Já em Blida, ele ressalta a necessidade da terapia não ser vista como um encarceramento para o paciente, mas como espaço que mantém o vínculo do doente mental com o mundo exterior.
Em Túnis, Fanon coloca em prática dois conceitos discutidos com Tosquelles, ambos inéditos na psiquiatria mundial. O primeiro deles é o dia-hospital, método que permitia o paciente passar o dia na unidade psiquiátrica e retornar para casa à noite, numa tentativa de manutenção de sua liberdade, contra a ideia de aprisionamento. O outro é a chamada geopsiquiatria, que permitia a consulta psiquiátrica em domicílio, algo defendido por Tosquelles, mas nunca colocado em prática por ele na França.
Serviço
“A CLÍNICA REBELDE: UMA BIOGRAFIA DE FRANZ FANON”
- De Adam Shatz
- Tradução: Érika Nogueira Vieira
- Editora Todavia
- 576 páginas
- R$ 85,90
Coletânea de ensaios
Os professores Deivison Faustino e Muryatan Barbosa lançarão, em 18 de agosto, o livro “Desde Fanon” (Boitempo Editorial), uma coletânea de seis ensaios publicados por ambos entre 2012 e 2023 em revistas acadêmicas.

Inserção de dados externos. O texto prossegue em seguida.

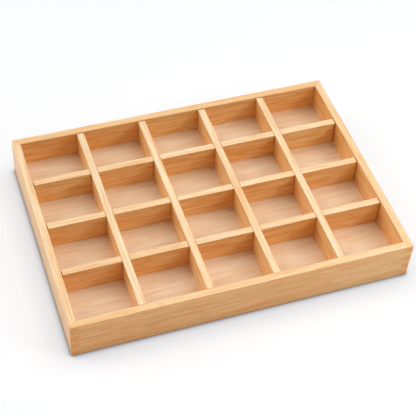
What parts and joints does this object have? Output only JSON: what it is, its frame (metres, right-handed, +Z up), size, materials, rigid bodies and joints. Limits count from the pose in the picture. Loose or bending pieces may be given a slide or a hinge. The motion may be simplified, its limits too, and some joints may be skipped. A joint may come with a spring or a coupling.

Os dois primeiros textos buscam explorar interpretações possíveis do pensamento de Fanon, destacando questões de suas formulações intelectuais: “Fanon e a configuração colonialista” (Muryatan) e “Hegel, Fanon e a (suposta) interdição da dialética” (Deivison). Os capítulos 3 e 4 aplicam algumas dessas interpretações para analisar temas adjacentes: “Tortura e configuração colonialista: uma leitura fanoniana do livro 'Tortura na colônia de Moçambique (1963-1974)'” (Muryatan) e “Freud, Fanon e o mal-estar colonial” (Deivison, em parceria com a psicanalista e professora Miriam Debieux).
Os dois últimos textos, “Homi Bhabha leitor de Frantz Fanon: acerca da ‘prerrogativa pós-colonial’ e do Fanon ‘pós-colonial’” (Muryatan) e “Frantz Fanon teórico da tecnologia digital” (Deivison, escrito em parceria com o historiador Walter Lippold), apresentam um diálogo com outros estudiosos de Fanon e que revisitam seu pensamento por perspectivas distintas. Os capítulos podem ser lidos isoladamente, mas há uma lógica de continuidade a partir da organização feita pelos autores. A publicação tem 176 páginas e será vendida por R$ 59.